Neuer Tiefpunkt der Debatte um feministische Außenpolitik

Und doch sind wir gut ein Jahr später debattenmäßig wieder am Ausgangspunkt, wenn nicht an einem neuen Tiefpunkt, angelangt: Ob denn Frauen friedlicher seien als Kerle, fragte zuletzt zum Beispiel Focus-Kolumnist Jan Fleischhauer. Und feixte mit Blick auf das von Baerbock formulierte Ziel, mehr Botschafterinnen zu berufen (aktuell sind laut Entwurfspapier 73 Prozent der deutschen Botschaften in Männerhand), was denn mit den Nicht-Binären sei. DER SPIEGEL warnte indes vor "pädagogischem Druck" und "Genderkompetenz als Einstellungskriterium". Und die Süddeutsche Zeitung titelte: "Hundeschule Baerbock".

Kurzum: Wenn eine Politikerin, eine grüne zumal, einen "feministischen Reflex" fordert, dann zucken anti-feministische Reflexe durch Politik und Medien. Denn wer Feminismus, Frauen und die vermeintliche "Verbotspartei" ins Lächerliche zieht, dem sind Klicks sicher. Aus dem Blick gerät dabei, was Baerbock eigentlich will: dass wir alle, und ihr Ministerium im Besonderen, Benachteiligte (das meint nicht nur Frauen) und Ungerechtigkeiten (das meint nicht nur Sexismus) bemerken, benennen und angehen. Und zwar nicht manchmal, sondern immer.

Eine Meldestelle Antifeminismus? "Hilfe, ich finde doch Gendern so doof!"

So weit, so konsensfähig, dürfte man meinen. Und doch reagierte ein großer Teil der politischen und medialen Öffentlichkeit mit Alarmismus. So auch, als die sogenannte " Meldestelle Antifeminismus" Anfang Februar ihren Dienst aufnahm.

Dabei handelt es sich um ein von der Bundesregierung gefördertes Portal der Amadeu-Antonio-Stiftung, an das sich Betroffene wenden können, wenn sie frauen- oder queerfeindlich angegriffen werden. Zum Beispiel Hassnachrichten erhalten oder sogar Morddrohungen, wenn sie auf Demos beschimpft werden oder ihre Privatadresse plötzlich im Internet steht. Ein Hilfsangebot für Betroffene.

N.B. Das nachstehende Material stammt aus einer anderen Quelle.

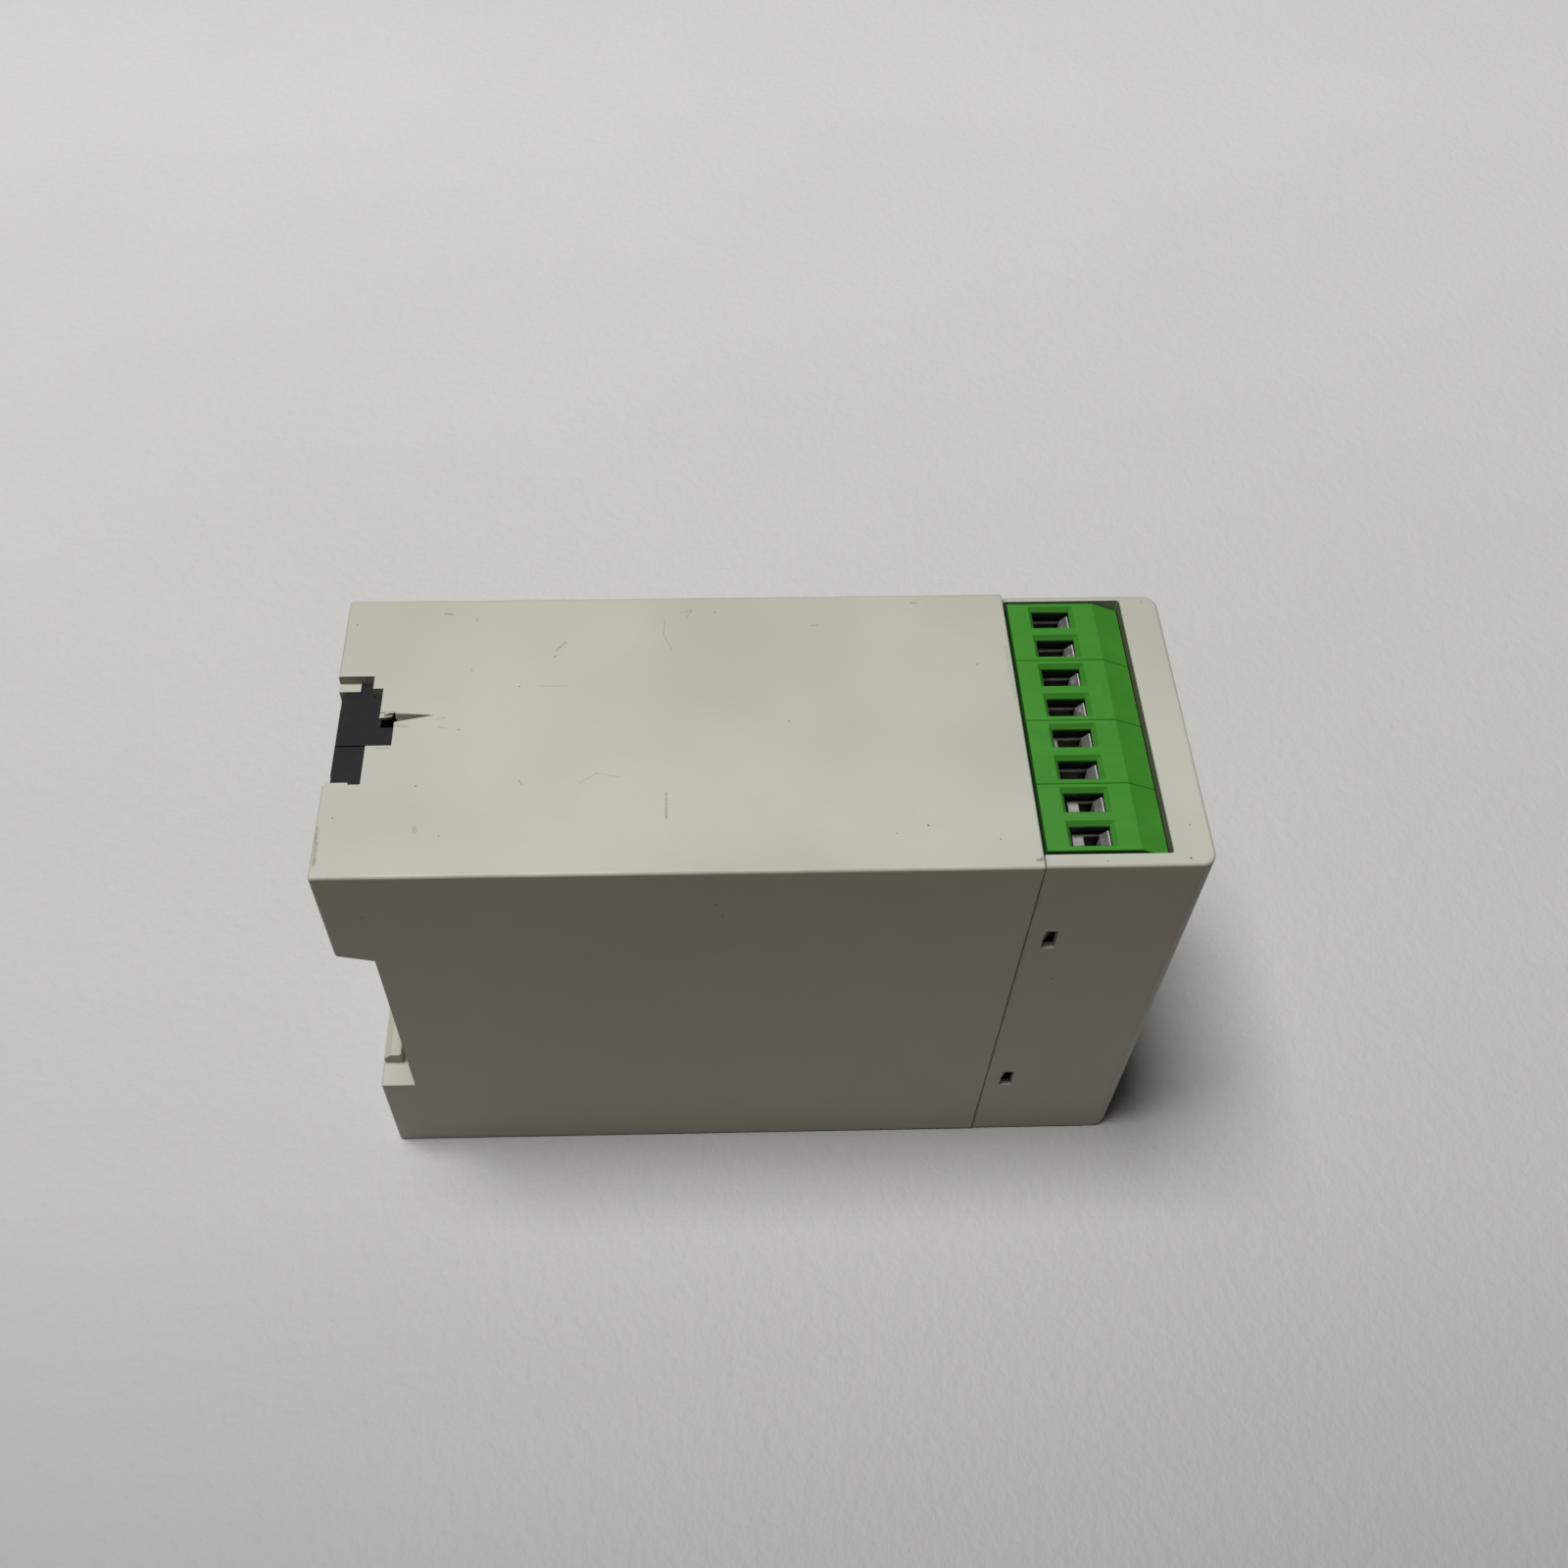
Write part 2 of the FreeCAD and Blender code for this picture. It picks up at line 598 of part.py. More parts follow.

In der Berichterstattung wurde aus der Anlaufstelle, die erheben will, welche Formen und welches Ausmaß Antifeminismus annimmt und die Beratung für Betroffene anbietet, jedoch ein "Petz-Portal" (Cicero) und eine demokratiefeindliche Stelle für "Denunziation" (NZZ), betrieben von "woken Diskurs-Killern" (Ex-Ministerin Schröder in der Welt), die alle bedrohten, die "Gendersterne oder Initiativen der Ministerin kritisieren" (DER SPIEGEL).

Worum geht es genau?

Um es in aller Deutlichkeit zu sagen: Wer Gendern doof findet, ist noch lange kein "meldepflichtiger" Antifeminist. Überhaupt geht es nicht darum, Listen unliebsamer Personen anzulegen, sondern um Forschung und Beratung. Niemand muss fortan der Gleichstellungsbeauftragten seines Unternehmens zujubeln oder wird verhaftet, weil er nicht genug im Haushalt hilft. Bei Antifeminismus handelt es sich, wie auch bei Antisemitismus oder Rassismus, um eine Form gruppenbezogener Menschenfeindlichkeit.

Die US-amerikanische Schriftstellerin Marie Shear hat es einmal auf den Punkt gebracht mit ihrem Satz: "Feminismus ist die radikale Auffassung, dass Frauen Menschen sind." Doch die Rechte von Frauen werden bis heute immer wieder und systematisch verletzt. Das ist der Grund, warum es nun eine Meldestelle Antifeminismus gibt. Und warum Annalena Baerbock versucht, eine feministische Außenpolitik zu entwickeln.

Die Hysterie der Männer

An ihren Leitlinien wird sich die Außenministerin messen lassen müssen: Wie unterstützt sie zum Beispiel die protestierenden Frauen im Iran? Tut Deutschland genug? Doch anstatt Baerbocks Versuch schon im Tofu-Sojabohnen-Keim zu ersticken, statt das Konzept als Gedöns zu verunglimpfen und gleichzeitig Schreckgespenster heraufzubeschwören, sollten sich Konservative und Liberale fragen, warum sie das F-Wort überhaupt so provoziert.

Die ganze Aufregung in Kolumnen, Kommentaren und an Redepulten erinnert übrigens sehr an ein altes Krankheitsbild. Gemeint ist nicht Helmut Schmidts Ausspruch, wer Visionen hat, soll zum Arzt gehen. Sondern das, was Frauen so gern vorgeworfen wird: Hysterie.